Thursday, January 10, 2013

Sanitary Faith

Well, I wrote this a little while ago but wonderful Christmas company and travels, restarting up ministry activities and putting the house on the market have consumed all my energy lately!  Pray for us!  And for what it is worth here is my last post regarding Christmas.




Dear Molly,
Luke 2:1-7

When I read the birth-plan that God had in place for His firstborn I can’t help but pity Mary a little bit. This is because I’m so prone to pity myself when God’s plans are not working out as I had hoped.  I wonder if she thought God had somehow lost control of the situation.  I know I would have!  Instead of being in her own familiar home with her mother to help her through her most difficult moments, she is in a strange city without even the privacy of a room to rent and her fiancĂ© as an unlikely midwife.  

I can imagine a hundred scenarios that would have been cleaner, more comfortable and more holy (in my skewed definition) surrounding Christ’s birth than what God hand in mind.  But Jesus didn’t come seeking recognition, though no other birth has ever been more worthy of praise.  And He didn’t come looking for a sanitary and painless life.  He came to challenge my tidy and religious faith.  He came to rescue me from my filth on the inside, not worrying about the outside.  He came to set me free from the eternal pain of living without His Love and Peace that completes me like nothing and no one else can.  

This story reminds me that God sees the big picture.  He knew His vulnerable newborn Son needed the obscurity of His birth to hide him away from jealous eyes of King Herod.  He knew that soft hay and a feeding trough better represented the purpose of Christ’s coming than the finest of cradles and comforts of home.  And He knew that a few foreign wise men would finance His safe escape to Egypt and keep His secret from Herod best until the time of His public ministry.

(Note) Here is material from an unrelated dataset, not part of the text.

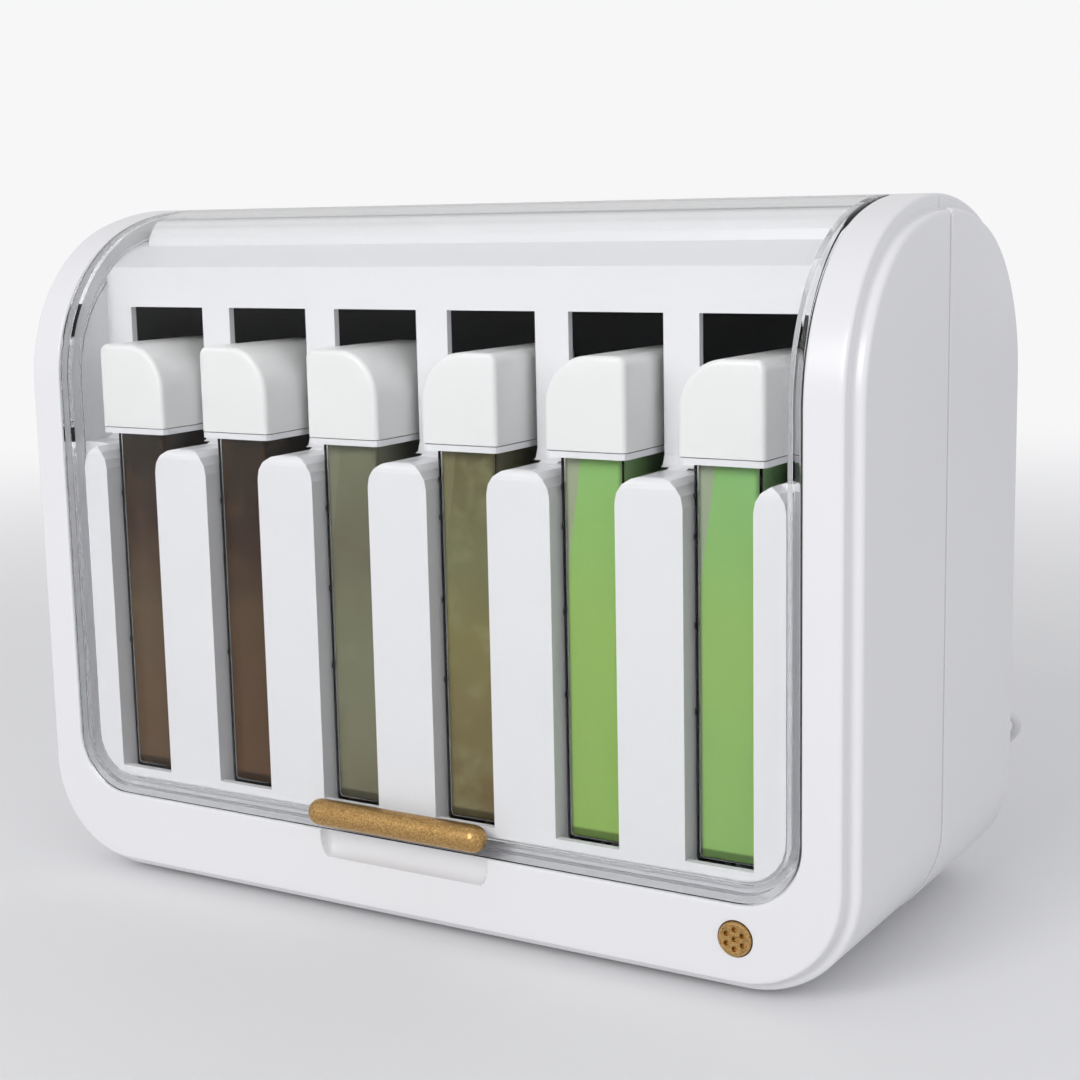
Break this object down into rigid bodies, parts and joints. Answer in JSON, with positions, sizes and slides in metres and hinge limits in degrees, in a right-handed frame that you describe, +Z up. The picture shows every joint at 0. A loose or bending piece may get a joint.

In my immaturity I think that if I am following God’s plans for my life it should be comfortable, sanitary and full of helpful support from those who know me and love me best.  This story, like many others in the Bible, reminds me once again that God often lets the dirty, uncomfortable and lonely things work out His plans for me. He knows I will learn more from them than I would the easier path. Or as C.S. Lewis puts it, “that in His effort to get permanent possession of a soul, He relies on the troughs even more than the peaks” (The Screwtape Letters, chapter 8).  He shows up in the most unlikely of places and does thing opposite than what I expected. Nothing illustrates this more to me than an Infant King cradled in a feeding trough, in a dirty cave tucked away in a little town called Bethlehem.
Abba, when I try and re-write your plans to make them cleaner, full of acclamation, and free of pain help me to remember that You are in control.  And remind me that You have a purpose behind it all.  Help me look for You where I least expect to find You – not in the best of homes but in a manger full of hay.